A practical patriotic set map
Here is a simple planning structure:
- Opening: a confident familiar song that gathers the room.
- Reflection: a quieter or more reverent selection after a reading, prayer, or tribute.
- Participation: a singable title with a clear invitation for the congregation or audience.
- Closing: a strong final song with a clean ending and enough time for the next program action.
The set does not need to be long. It needs to feel intentional.
FAQ: patriotic backing tracks for services and programs
What patriotic song should open a service?
Choose a song that matches the room's tone and participation plan. A bright familiar opener can work well, but a memorial or Veterans Day setting may need a calmer beginning.

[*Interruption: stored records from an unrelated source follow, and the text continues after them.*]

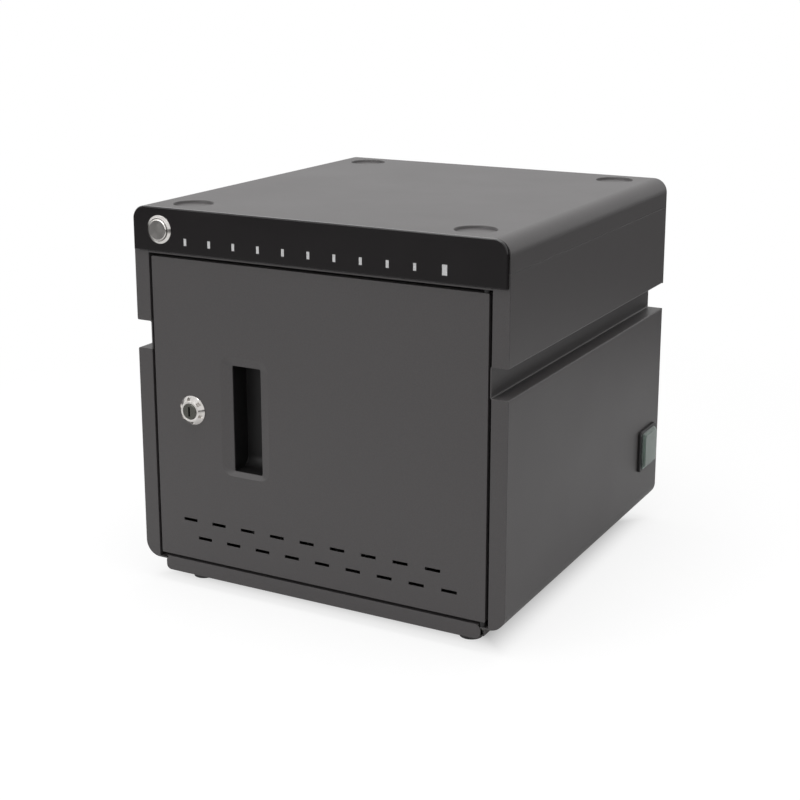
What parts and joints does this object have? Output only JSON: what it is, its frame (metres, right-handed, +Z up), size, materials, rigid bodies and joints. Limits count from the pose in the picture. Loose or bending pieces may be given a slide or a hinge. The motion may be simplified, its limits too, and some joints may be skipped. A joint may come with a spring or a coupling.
{
  "type": "desktop charging cabinet",
  "caption": "Dark steel desktop charging cabinet with a lockable vented door, side grooves, a gloss bezel with port lights, a push button and a rocker switch low on one side.",
  "frame": {"origin": "on the ground under the middle of the shell, midway between the bezel's face and the rear panel", "axes": "+X to the right-hand side with the rocker switch, -Y out of the door, +Z up"},
  "size_m": [0.3824, 0.3942, 0.362],
  "materials": {
    "shell_paint": "satin powder coat, fine texture",
    "gloss_black": "gloss moulded",
    "light_window": "milky light guide",
    "chrome": "polished",
    "dark_plug": "dark turned steel",
    "zinc_steel": "zinc plated",
    "black_plastic": "moulded, fine grain",
    "clear_boot": "soft clear cover",
    "rocker_green": "gloss moulded",
    "rubber": "matt rubber",
    "board_green": "solder mask",
    "brass": "plated contact",
    "divider_plastic": "moulded, fine grain"
  },
  "bodies": {
    "cabinet": {"side_panel_left": "shell_paint", "side_panel_right": "shell_paint", "top_cover": "shell_paint", "base_tray": "shell_paint", "ceiling_sheet": "shell_paint", "bay_back_wall": "shell_paint", "rear_panel": "shell_paint", "front_bezel": "gloss_black", "port_lights": "light_window", "power_light": "light_window", "indicator_board": "board_green", "indicator_spacers": "zinc_steel", "button_housing": "chrome", "button_nut": "zinc_steel", "hinge_pin_upper": "dark_plug", "hinge_pin_lower": "dark_plug", "hinge_washers": "black_plastic", "door_stops": "shell_paint", "door_buffers": "rubber", "divider_rails": "divider_plastic", "dividers": "divider_plastic", "charging_sockets": "zinc_steel", "charging_board": "board_green", "charging_spacers": "zinc_steel", "power_supply": "zinc_steel", "fan_frame_left": "black_plastic", "fan_frame_right": "black_plastic", "fan_guards": "chrome", "mains_inlet": "black_plastic", "inlet_pins": "brass", "switch_housing": "black_plastic", "switch_boot": "clear_boot", "feet": "rubber", "foot_screws": "zinc_steel", "panel_screws": "zinc_steel", "guard_screws": "zinc_steel", "inlet_screws": "zinc_steel"},
    "door": {"door_panel": "shell_paint", "handle_cup": "black_plastic", "lock_body": "chrome", "lock_nut": "zinc_steel"},
    "lock_cylinder": {"lock_plug": "dark_plug", "lock_cam": "zinc_steel", "cam_screw": "zinc_steel"},
    "button": {"button_cap": "chrome"},
    "rocker": {"switch_rocker": "rocker_green"},
    "fan_left": {"fan_rotor_left": "black_plastic"},
    "fan_right": {"fan_rotor_right": "black_plastic"}
  },
  "joints": [
    {"name": "door_swing", "type": "hinge", "parent": "cabinet", "child": "door", "pos_m": [0.1663, -0.1873, 0.1725], "axis": [0, 0, 1], "range_deg": [0, 110]},
    {"name": "lock_turn", "type": "hinge", "parent": "door", "child": "lock_cylinder", "pos_m": [-0.129, -0.1905, 0.175], "axis": [0, 1, 0], "range_deg": [0, 90]},
    {"name": "button_press", "type": "slide", "parent": "cabinet", "child": "button", "axis": [0, 1, 0], "range_m": [0, 0.002], "stiffness_N_per_m": 300},
    {"name": "rocker_tilt", "type": "hinge", "parent": "cabinet", "child": "rocker", "pos_m": [0.18, 0.157, 0.0885], "axis": [0, 1, 0], "range_deg": [0, 10]},
    {"name": "fan_left_spin", "type": "hinge", "parent": "cabinet", "child": "fan_left", "pos_m": [-0.092, 0.1848, 0.222], "axis": [0, 1, 0], "continuous": true},
    {"name": "fan_right_spin", "type": "hinge", "parent": "cabinet", "child": "fan_right", "pos_m": [0.092, 0.1848, 0.222], "axis": [0, 1, 0], "continuous": true}
  ]
}
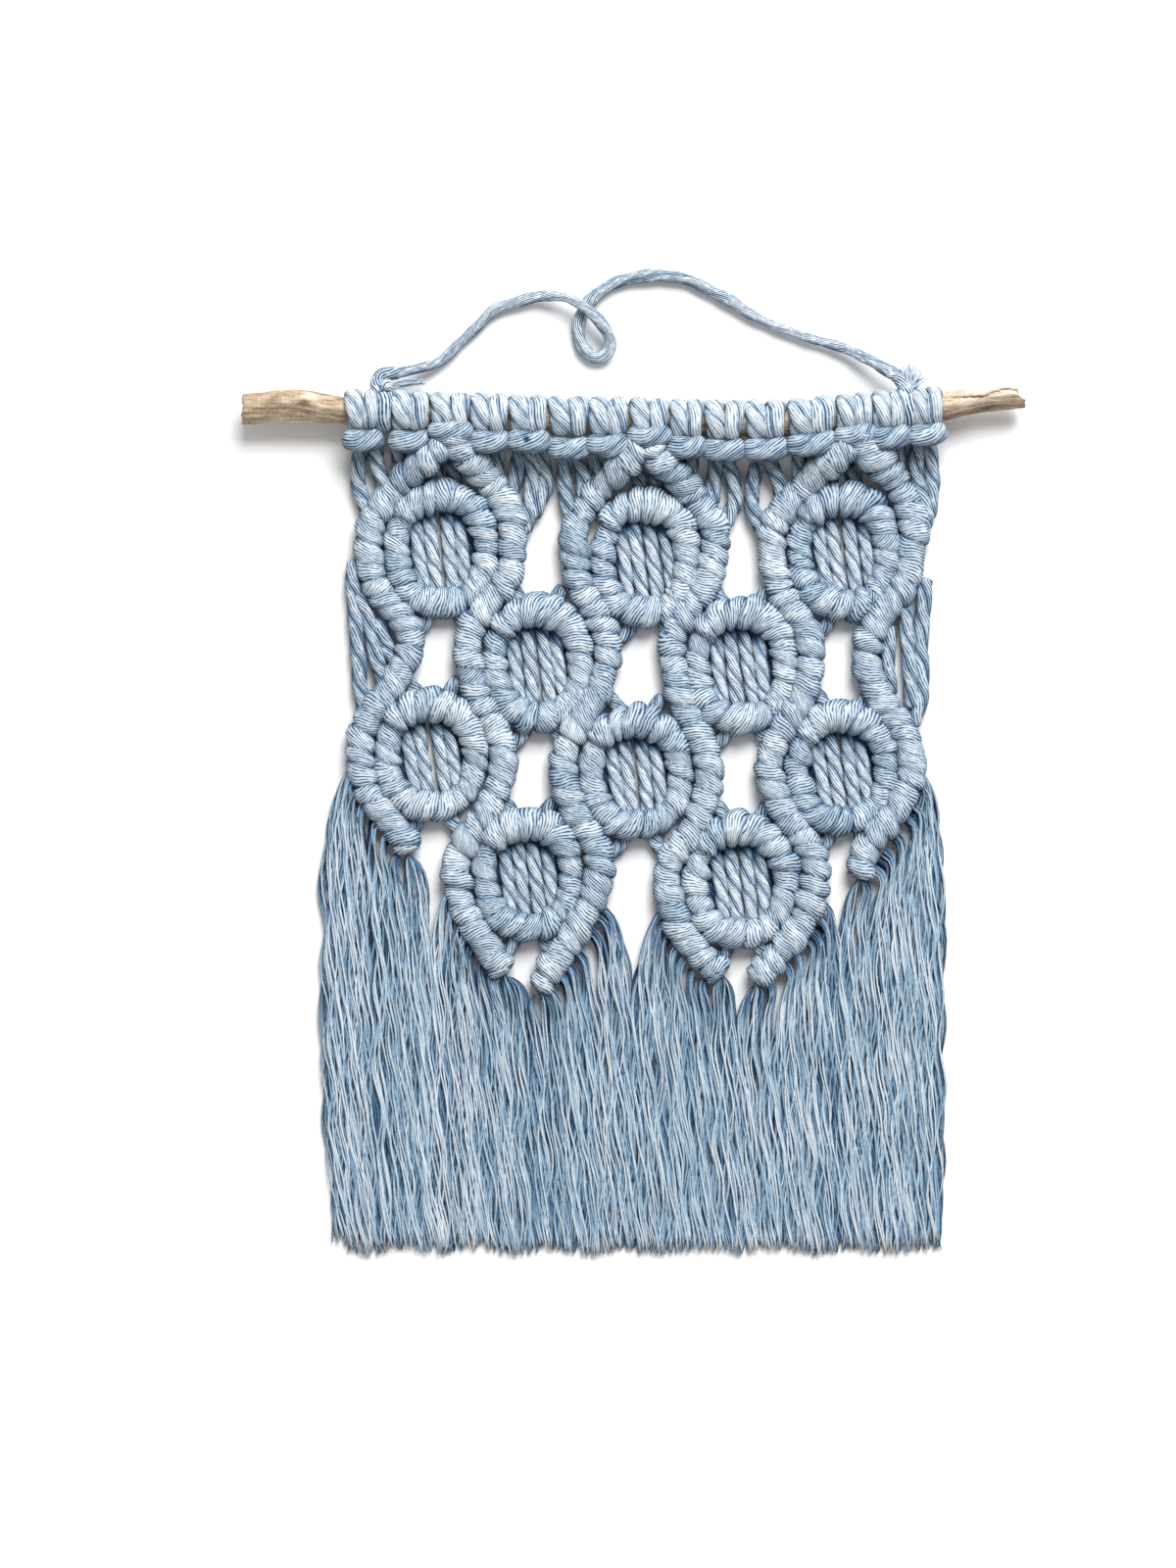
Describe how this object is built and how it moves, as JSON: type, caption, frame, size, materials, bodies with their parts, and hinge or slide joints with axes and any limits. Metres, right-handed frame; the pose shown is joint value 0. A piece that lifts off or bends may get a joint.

Should the congregation sing patriotic music?
Only when the service leader clearly invites them and the key, tempo, and lyrics support ordinary singers. If the song is intended as a solo or choir feature, make that clear.
Are guide vocals useful for patriotic songs?
Yes. Guide vocals can help singers learn entrances and melody shape, especially when the group is casual, intergenerational, or rehearsing quickly.
Is a collection better than buying one track?
Use one track when the program needs one specific song. Use a collection when the service needs several options, a complete set, or flexibility for last-minute changes.
Build the set from one collection
If your service or program needs more than one familiar patriotic option, explore the Spiritrax Patriotic Collection for accompaniment tracks, sheet music, and guide-vocal support in one download.
The takeaway
A patriotic service works best when the music has a plan.
Choose one job for each song, keep the keys singable, use guide vocals as rehearsal support, write the transitions down, and use a collection when the program needs more than one familiar option. The result is easier for volunteers, clearer for singers, and more respectful for the room.